— GIVEN TASK —
Gather each line of the entries below that includes "from".

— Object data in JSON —
>>>

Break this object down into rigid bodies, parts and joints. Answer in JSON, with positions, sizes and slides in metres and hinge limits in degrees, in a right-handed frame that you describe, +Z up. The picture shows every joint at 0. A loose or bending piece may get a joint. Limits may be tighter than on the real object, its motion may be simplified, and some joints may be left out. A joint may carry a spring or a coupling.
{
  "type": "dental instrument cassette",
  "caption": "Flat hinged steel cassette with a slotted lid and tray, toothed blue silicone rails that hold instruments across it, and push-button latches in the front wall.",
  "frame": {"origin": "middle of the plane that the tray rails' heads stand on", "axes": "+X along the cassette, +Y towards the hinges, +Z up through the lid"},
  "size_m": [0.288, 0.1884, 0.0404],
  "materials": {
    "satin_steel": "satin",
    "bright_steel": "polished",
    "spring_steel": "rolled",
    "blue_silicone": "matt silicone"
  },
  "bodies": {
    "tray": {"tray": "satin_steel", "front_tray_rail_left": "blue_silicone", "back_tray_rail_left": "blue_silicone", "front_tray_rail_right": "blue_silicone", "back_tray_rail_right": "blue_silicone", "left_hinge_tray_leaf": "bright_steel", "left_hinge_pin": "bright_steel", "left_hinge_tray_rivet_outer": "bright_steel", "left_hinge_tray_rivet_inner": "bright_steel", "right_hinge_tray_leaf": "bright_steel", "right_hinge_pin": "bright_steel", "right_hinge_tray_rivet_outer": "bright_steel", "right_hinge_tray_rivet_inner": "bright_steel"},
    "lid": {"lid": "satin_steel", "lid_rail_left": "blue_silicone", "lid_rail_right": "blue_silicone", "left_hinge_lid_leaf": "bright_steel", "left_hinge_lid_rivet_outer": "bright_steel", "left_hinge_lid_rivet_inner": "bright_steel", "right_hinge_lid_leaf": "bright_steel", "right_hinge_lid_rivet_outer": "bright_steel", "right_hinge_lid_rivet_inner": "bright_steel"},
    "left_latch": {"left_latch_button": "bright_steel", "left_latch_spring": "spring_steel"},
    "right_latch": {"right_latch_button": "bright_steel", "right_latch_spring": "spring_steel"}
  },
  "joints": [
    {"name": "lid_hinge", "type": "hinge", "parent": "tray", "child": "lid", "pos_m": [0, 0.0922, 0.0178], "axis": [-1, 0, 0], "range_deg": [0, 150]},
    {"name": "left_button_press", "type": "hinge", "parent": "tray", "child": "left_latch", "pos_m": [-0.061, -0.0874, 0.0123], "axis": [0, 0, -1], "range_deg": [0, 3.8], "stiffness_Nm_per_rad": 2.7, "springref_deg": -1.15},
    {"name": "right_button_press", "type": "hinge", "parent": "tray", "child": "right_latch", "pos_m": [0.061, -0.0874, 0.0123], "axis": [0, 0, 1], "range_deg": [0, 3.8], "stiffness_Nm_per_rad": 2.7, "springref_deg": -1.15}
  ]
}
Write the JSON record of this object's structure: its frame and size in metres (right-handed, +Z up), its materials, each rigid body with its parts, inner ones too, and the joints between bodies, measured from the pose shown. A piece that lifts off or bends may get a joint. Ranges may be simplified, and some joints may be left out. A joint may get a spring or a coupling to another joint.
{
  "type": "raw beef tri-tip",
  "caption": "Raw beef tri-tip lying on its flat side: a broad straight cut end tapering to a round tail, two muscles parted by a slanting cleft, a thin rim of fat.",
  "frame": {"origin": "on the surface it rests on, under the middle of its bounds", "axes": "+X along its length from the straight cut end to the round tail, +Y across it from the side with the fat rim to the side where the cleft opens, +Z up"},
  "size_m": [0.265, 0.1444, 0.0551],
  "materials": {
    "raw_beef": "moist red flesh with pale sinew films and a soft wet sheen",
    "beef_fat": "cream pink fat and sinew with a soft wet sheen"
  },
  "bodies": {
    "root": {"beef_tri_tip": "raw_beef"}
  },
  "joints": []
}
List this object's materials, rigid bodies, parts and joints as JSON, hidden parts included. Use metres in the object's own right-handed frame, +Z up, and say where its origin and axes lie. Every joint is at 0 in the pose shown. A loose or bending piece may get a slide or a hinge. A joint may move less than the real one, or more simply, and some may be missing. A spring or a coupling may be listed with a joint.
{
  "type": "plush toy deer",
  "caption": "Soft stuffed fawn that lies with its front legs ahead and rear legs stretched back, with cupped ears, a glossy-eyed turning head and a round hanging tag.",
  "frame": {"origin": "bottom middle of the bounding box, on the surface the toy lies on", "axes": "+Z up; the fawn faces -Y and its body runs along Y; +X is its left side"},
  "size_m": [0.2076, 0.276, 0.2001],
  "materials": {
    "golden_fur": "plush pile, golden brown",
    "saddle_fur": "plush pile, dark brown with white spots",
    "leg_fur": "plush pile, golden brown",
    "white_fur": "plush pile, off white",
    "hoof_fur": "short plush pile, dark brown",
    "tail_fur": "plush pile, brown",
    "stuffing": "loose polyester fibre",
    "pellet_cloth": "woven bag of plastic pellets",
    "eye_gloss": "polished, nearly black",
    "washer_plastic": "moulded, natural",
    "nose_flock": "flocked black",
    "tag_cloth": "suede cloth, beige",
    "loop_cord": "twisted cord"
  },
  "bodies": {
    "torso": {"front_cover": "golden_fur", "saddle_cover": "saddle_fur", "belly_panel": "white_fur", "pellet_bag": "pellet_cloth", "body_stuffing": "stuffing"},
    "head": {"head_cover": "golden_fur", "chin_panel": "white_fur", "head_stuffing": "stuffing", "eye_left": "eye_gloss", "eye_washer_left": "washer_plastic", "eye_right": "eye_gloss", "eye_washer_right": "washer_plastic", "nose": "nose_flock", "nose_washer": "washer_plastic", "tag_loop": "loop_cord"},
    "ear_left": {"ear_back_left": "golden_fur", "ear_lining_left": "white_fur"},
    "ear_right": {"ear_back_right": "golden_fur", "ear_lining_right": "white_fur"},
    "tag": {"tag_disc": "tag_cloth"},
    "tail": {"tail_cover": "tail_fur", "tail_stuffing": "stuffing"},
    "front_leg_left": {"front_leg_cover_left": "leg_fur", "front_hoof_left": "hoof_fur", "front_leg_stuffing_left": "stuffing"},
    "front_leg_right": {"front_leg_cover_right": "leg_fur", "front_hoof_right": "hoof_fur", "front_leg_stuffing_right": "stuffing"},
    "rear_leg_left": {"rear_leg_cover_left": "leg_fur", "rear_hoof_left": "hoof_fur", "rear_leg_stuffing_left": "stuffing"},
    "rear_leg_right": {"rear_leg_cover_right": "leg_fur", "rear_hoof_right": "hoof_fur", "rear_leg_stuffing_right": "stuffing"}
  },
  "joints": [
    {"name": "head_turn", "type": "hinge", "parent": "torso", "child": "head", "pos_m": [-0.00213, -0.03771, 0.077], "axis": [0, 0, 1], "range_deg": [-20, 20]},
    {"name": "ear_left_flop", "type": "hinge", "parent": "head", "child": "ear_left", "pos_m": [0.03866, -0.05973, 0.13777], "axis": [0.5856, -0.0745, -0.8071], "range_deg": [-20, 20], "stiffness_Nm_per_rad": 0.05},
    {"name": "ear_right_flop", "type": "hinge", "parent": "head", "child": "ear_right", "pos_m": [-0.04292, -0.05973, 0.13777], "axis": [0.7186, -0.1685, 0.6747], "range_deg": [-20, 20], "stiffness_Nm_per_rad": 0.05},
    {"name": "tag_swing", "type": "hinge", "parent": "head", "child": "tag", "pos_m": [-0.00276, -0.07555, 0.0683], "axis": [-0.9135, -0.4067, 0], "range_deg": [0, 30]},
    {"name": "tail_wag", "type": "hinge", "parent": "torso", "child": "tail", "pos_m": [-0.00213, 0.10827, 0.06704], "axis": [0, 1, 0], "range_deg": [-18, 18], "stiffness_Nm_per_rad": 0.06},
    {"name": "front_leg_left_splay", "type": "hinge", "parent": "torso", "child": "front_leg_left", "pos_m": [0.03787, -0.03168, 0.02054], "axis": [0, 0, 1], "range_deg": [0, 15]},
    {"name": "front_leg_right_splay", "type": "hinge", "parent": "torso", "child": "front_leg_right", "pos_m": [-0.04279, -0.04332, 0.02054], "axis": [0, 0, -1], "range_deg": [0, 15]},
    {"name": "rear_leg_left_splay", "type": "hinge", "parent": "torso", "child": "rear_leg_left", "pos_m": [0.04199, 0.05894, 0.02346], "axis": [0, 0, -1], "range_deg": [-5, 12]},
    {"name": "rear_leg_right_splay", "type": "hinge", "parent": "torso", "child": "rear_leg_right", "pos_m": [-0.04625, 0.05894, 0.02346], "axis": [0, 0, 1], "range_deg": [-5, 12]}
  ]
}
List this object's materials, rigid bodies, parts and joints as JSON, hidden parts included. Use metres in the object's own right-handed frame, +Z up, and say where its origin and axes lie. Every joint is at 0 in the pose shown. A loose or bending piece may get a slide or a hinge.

<<<

— SOLUTION —
Write the JSON record of this object's structure: its frame and size in metres (right-handed, +Z up), its materials, each rigid body with its parts, inner ones too, and the joints between bodies, measured from the pose shown. A piece that lifts off or bends may get a joint. Ranges may be simplified, and some joints may be left out. A joint may get a spring or a coupling to another joint.
  "frame": {"origin": "on the surface it rests on, under the middle of its bounds", "axes": "+X along its length from the straight cut end to the round tail, +Y across it from the side with the fat rim to the side where the cleft opens, +Z up"},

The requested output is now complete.